It is one of the most distinctly American words in the language. It describes something the country has done since before it was a country. And here is the strange part, the part worth an essay: nobody knows where the word comes from. It has been used for more than two hundred and fifty years, and its origin is still, genuinely, a mystery.

Most words can be traced. You follow them back through older forms, into a parent language, and usually you arrive somewhere. Caucus resists this. It appears in the historical record already formed, already in use, with no clear ancestor behind it.

The earliest written evidence is from Boston. An advertisement in the Boston Gazette in 1760 refers to a political group, though the word is spelled, oddly, as "Corcas." A few years later, in 1763, John Adams wrote in his diary about a "Caucus" meeting, a small gathering of men interested in political matters. By then the thing was clearly well established. William Gordon, writing a history of American independence in the 1780s, described caucus clubs that had been operating in Boston for roughly fifty years before he wrote.
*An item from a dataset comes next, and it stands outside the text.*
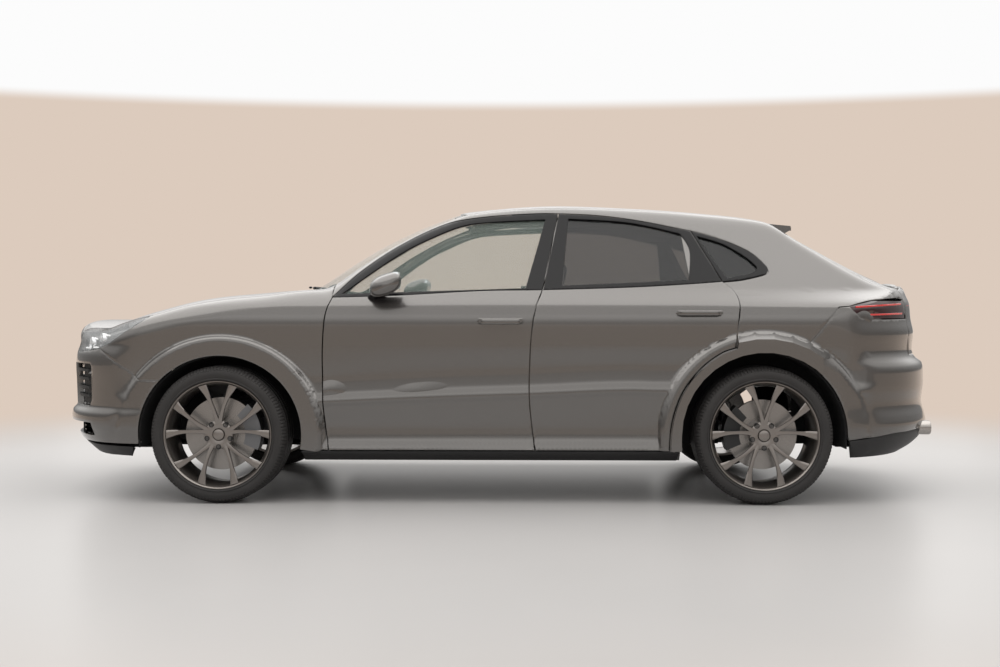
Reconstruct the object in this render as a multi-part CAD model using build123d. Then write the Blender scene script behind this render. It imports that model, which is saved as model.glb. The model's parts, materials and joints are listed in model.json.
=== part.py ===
"""A five-door coupe sport utility vehicle, in millimetres.

The nose points to -X, the left side is at -Y and +Z is up.  The origin is on the ground, under the
middle of the car.  The outer skin is one smooth field; panels are slabs of it, cut by their outlines.
"""
from build123d import *
import math
import os

import numpy as np

# ---- driving dimensions --------------------------------------------------------------------------
FRONT_OVERHANG = 990
WHEELBASE = 2895
REAR_OVERHANG = 1046
WIDTH = 1983                    # over the wheel arch flares
HEIGHT = 1632
BELT_Z = 1130                   # where the side glass meets the doors
SILL_TOP_Z = 285                # lower edge of the doors
SILL_BOTTOM_Z = 228
BUMPER_TOP_Z = 780

TYRE_RADIUS = 366
FRONT_TYRE_WIDTH = 285
REAR_TYRE_WIDTH = 315
RIM_RADIUS = 287                # over the rim flange, for 22 inch tyres
WHEEL_FACE_Y = 975              # outer face of the rim
WHEEL_BOLT_CIRCLE = 130
WHEEL_BOLT_HOLE = 15
WHEEL_BOLTS = 5

SEAM = 7                        # gap round doors and lids
JOINT_GAP = 0.5                 # between fixed panels that butt together
EDGE_GAP = 1                    # between the body sides and the upper panels' line
SKIN = 38                       # wall of the fixed outer panels
DOOR_FLANGE = 38                # outer part of a door, out to its shut line
DOOR_DEPTH = 108                # whole door, with its trim
DOOR_STEP = 32                  # the door's inner box stands this far inside the shut line
DOOR_NOTCH_Z = 1015             # the inner box is lower than the belt at its front corner
DOOR_BOX_TOP = BELT_Z - 40
FRAME_DEPTH = 175               # whole side wall below the belt
RAIL_DEPTH = 55                 # window pillars, roof rail and quarter panel
GLASS = 5
GLASS_INSET = 9                 # side glass behind the skin
DOOR_AXIS_BACK = 80             # door hinge axis behind the door's front edge
DOOR_AXIS_DEPTH = 14            # door hinge axis behind the skin

NOSE_X = -(FRONT_OVERHANG + WHEELBASE + REAR_OVERHANG) / 2
TAIL_X = -NOSE_X
FRONT_AXLE_X = NOSE_X + FRONT_OVERHANG
REAR_AXLE_X = FRONT_AXLE_X + WHEELBASE
HALF_WIDTH = WIDTH / 2


def fore(distance):
    """The x of a place this far behind the front axle."""
    return FRONT_AXLE_X + distance


def aft(distance):
    """The x of a place this far behind the rear axle."""
    return REAR_AXLE_X + distance


# ---- the outer skin ------------------------------------------------------------------------------
def smooth_line(*points):
    """A smooth function through (place, value) points that never overshoots them."""
    place, value = np.array(points, float).T
    step = np.diff(place)
    slope = np.diff(value) / step
    product = slope[:-1] * slope[1:]
    total = np.where(product > 0, slope[:-1] + slope[1:], 1)
    tangent = np.concatenate([slope[:1], np.where(product > 0, 2 * product / total, 0), slope[-1:]])

    def at(x):
        i = np.clip(np.searchsorted(place, x) - 1, 0, len(step) - 1)
        t = np.clip((x - place[i]) / step[i], 0, 1)
        rise = t * t * (3 - 2 * t)
        start, end = t * (1 - t) ** 2 * tangent[i], t * t * (t - 1) * tangent[i + 1]
        return value[i] + (value[i + 1] - value[i]) * rise + step[i] * (start + end)

    return at


def ramp(x, start, end):
    """0 before start, 1 after end, and a smooth rise between."""
    t = np.clip((x - start) / (end - start), 0, 1)
    return t * t * (3 - 2 * t)


def smooth_max(a, b, radius):
    """The larger of two fields, with their crossing rounded."""
    overlap = np.maximum(radius - np.abs(a - b), 0)
    return np.maximum(a, b) + overlap ** 2 / (4 * radius)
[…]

That pushes the practice back toward the 1720s.

So the activity is old, colonial, and Bostonian. The word was in steady use by the 1760s. But where it came from before that, no one can say for certain.
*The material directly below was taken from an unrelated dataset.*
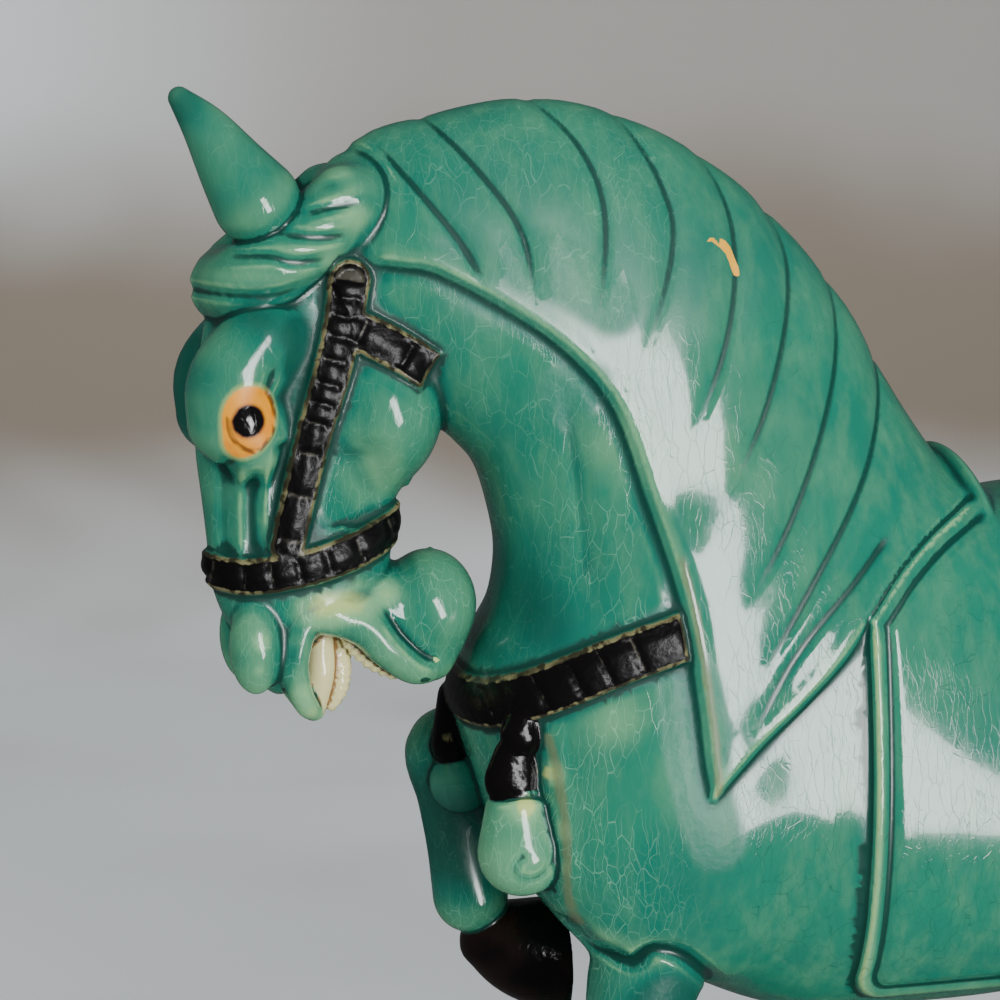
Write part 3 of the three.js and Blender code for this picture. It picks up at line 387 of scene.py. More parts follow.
@dataclass
class ManeCarving:
    """The mane's raised sheet: a rolled border, a moat in front of it and long grooves between its locks."""

    border: Path2 = (
        (-151, 352), (-134, 350), (-124.5, 348), (-108.5, 339.5), (-92, 328), (-79, 312.5), (-71, 289),
        (-65, 268), (-62, 252), (-60, 235), (-59, 222), (-57.5, 212),
    )
    lower: Path2 = (
        (-57.5, 212), (-45.4, 224), (-33.4, 234.5), (-21.7, 246), (-12.5, 258), (-2, 270), (13, 280),
        (40, 290),
    )
    locks: tuple[Path2, ...] = (
        ((-143, 386), (-127, 366), (-118, 354), (-112, 342)),
        ((-130, 393), (-113, 373), (-103, 357), (-99.5, 336)),
        ((-101, 397), (-86, 379), (-81, 360), (-85, 327)),
        ((-76, 393), (-65, 371), (-63, 353), (-74, 319)),
        ((-52, 383), (-45, 359), (-49, 330), (-62, 299)),
        ((-33, 371), (-29, 347), (-38, 314), (-52, 286)),
        ((-12, 353), (-18, 320), (-33, 284), (-49, 258)),
        ((5, 337), (-9, 298), (-30, 264), (-50, 234)),
        ((-4, 280), (-17, 266), (-34, 248), (-50, 222)),
    )
    reach: float = 70
    front: float = -60
    lowest: float = 205
    sheet_raise: float = 1.4
    step: float = 1.6
    ridge: float = 0.45
    ridge_in: float = 2.2
    ridge_width: float = 2.4
    moat: float = 0.35
    moat_out: float = 2.6
    moat_width: float = 2.0
    lock_depth: float = 0.55
    lock_half: float = 2.3
    lock_fades: Point2 = (0.16, 0.3)
    billow: float = 0.6
    billow_reach: float = 4.6
    billow_rise: float = 4

    def lay(self, x: Array, z: Array) -> tuple[Array, Array]:
        """Lay the mane over side-view places.

        Args:
            x: Places along the horse.
            z: Heights.

        Returns:
            The relief's height, and how far inside the mane's edge each place is.
        """
        border, _, border_side = SideCurve(self.border, 48).nearest(x, z, self.reach)
        lower, _, lower_side = SideCurve(self.lower, 36).nearest(x, z, self.reach)
        beyond_border = np.where(border >= FAR, x > self.front, border_side > 0)
        over_lower = np.where(lower >= FAR, x < self.lower[-1][0], lower_side > 0)
        inside = beyond_border & over_lower & (z > self.lowest)
        gap = np.minimum(border, lower)
        signed = np.where(inside, gap, -gap)
        grooves, valley = np.zeros(x.shape), np.zeros(x.shape)
        for path in self.locks:
            distance, along, _ = SideCurve(path).nearest(x, z, 3 * self.billow_reach)
            fade = ramp(along, 0, self.lock_fades[0]) * ramp(1 - along, 0, self.lock_fades[1])
            grooves = np.maximum(grooves, fade * groove(distance, self.lock_half))
            valley = np.maximum(valley, fade * bell(distance, 0, self.billow_reach))
        relief = self.sheet_raise * ramp(signed, -self.step, self.step)
        relief = relief + self.ridge * bell(signed, self.ridge_in, self.ridge_width)
        relief = relief - self.moat * bell(signed, -self.moat_out, self.moat_width)
        billow = self.billow * valley * ramp(signed, 0, self.billow_rise)
        relief -= np.where(inside, self.lock_depth * grooves + billow, 0)
        return relief, signed


@dataclass
class SaddleGear:
    """Saddle cloth over the barrel and a plain low saddle on it."""

    front_top: Point2 = (-14, 262)
    front_bottom: Point2 = (-12, 150)
    back: float = 98
    bottom: float = 147
    corner: float = 10
    raised: float = 2.2
    step: float = 0.8
    seam: float = 4.6
    seam_depth: float = 0.9
    seam_width: float = 1.4
    seat: Mass = Mass((57, 0, 273), (36, 32, 12), 2)
    pommel: Point2 = (29, -0.25)
    cantle: Point2 = (87, 0.35)
    arch: Point3 = (6, 30, 24)
    arch_blend: float = 6

    def cloth_inside(self, x: Array, z: Array) -> Array:
        """Return how far inside the cloth's edge side-view places lie."""
        lean = (z - self.front_bottom[1]) / (self.front_top[1] - self.front_bottom[1])
        front = self.front_bottom[0] + (self.front_top[0] - self.front_bottom[0]) * lean
        past_side = np.maximum(front - x, x - self.back) + self.corner
        return self.corner - rounded_corner(past_side, self.bottom - z + self.corner)

    def cloth_height(self, inside: Array) -> Array:
        """Return the cloth's height, given how far inside its edge each place lies."""
        seam = self.seam_depth * bell(inside, self.seam, self.seam_width)
        return self.raised * ramp(inside, -self.step, self.step) - seam

    def distance(self, x: Array, y: Array, z: Array) -> Array:
        """Return the distance of points from the saddle."""
        thick, half, rise = self.arch

        def arch(centre: float, lean: float) -> Array:
            """Return the distance from a leaning arch of the saddle."""
            up = z - self.seat.centre[2]
            off = x - centre - lean * up
            return (np.sqrt((off / thick) ** 2 + (y / half) ** 2 + (up / rise) ** 2) - 1) * thick

        arches = np.minimum(arch(*self.pommel), arch(*self.cantle))
        return smooth_union(self.seat.distance(x, y, z), arches, self.arch_blend)


@dataclass
class Slab:
    """The low base that the hooves stand on, cast with them."""

    min_x: float = -104
    max_x: float = 172
    half_y: float = 48
    top: float = 12
    corner: float = 16
    edge: float = 2.5
    blend: float = 1.2

    def distance(self, x: Array, y: Array, z: Array) -> Array:
        """Return the distance of points from the slab."""
        past_end = np.abs(x - (self.min_x + self.max_x) / 2) - (self.max_x - self.min_x) / 2 + self.corner
        rim = rounded_corner(past_end, np.abs(y) - self.half_y + self.corner) - self.corner + self.edge
        return rounded_corner(rim, z - self.top + self.edge) - self.edge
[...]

Over the centuries, scholars have offered theories. Three have lasted, and it is worth walking through them, because the disagreement itself is instructive.

The first theory is Native American. A nineteenth-century scholar of Algonquian languages suggested that caucus comes from an Algonquian word, something like "caucauasu," meaning a counselor, an elder, an adviser. There is a certain fitness to it. A word for the wise people you gather to take counsel from would be a natural root for a word meaning a gathering to decide things. Many serious scholars have supported this idea. Others find it unproven, a plausible resemblance rather than a demonstrated descent.

The second theory points to the Caucus Club of Boston itself, a political and social club of the mid-1700s. In this version, the club came first and the word is simply its name, generalized. But that only moves the mystery back a step. Where did the club get the name? One guess reaches for a Greek word, "kaukos," a drinking cup, on the theory that the club was a convivial, cup-in-hand sort of place.

The third theory is the most colorful, and the most quoted. It holds that caucus comes from "caulkers." Caulkers were the shipyard workers who sealed the seams of wooden ships, and Boston was a shipbuilding town. The idea is that caulkers' meetings, gatherings of these tradesmen, were where the word and the practice began. It is a wonderful story, working men organizing politically in a harbor town. The major dictionaries, unfortunately, regard it as the weakest of the three.

So there it is. A Native American word, a drinking club, or a shipyard. The honest position, the one the best lexicographers hold, is that we do not know, and likely never will.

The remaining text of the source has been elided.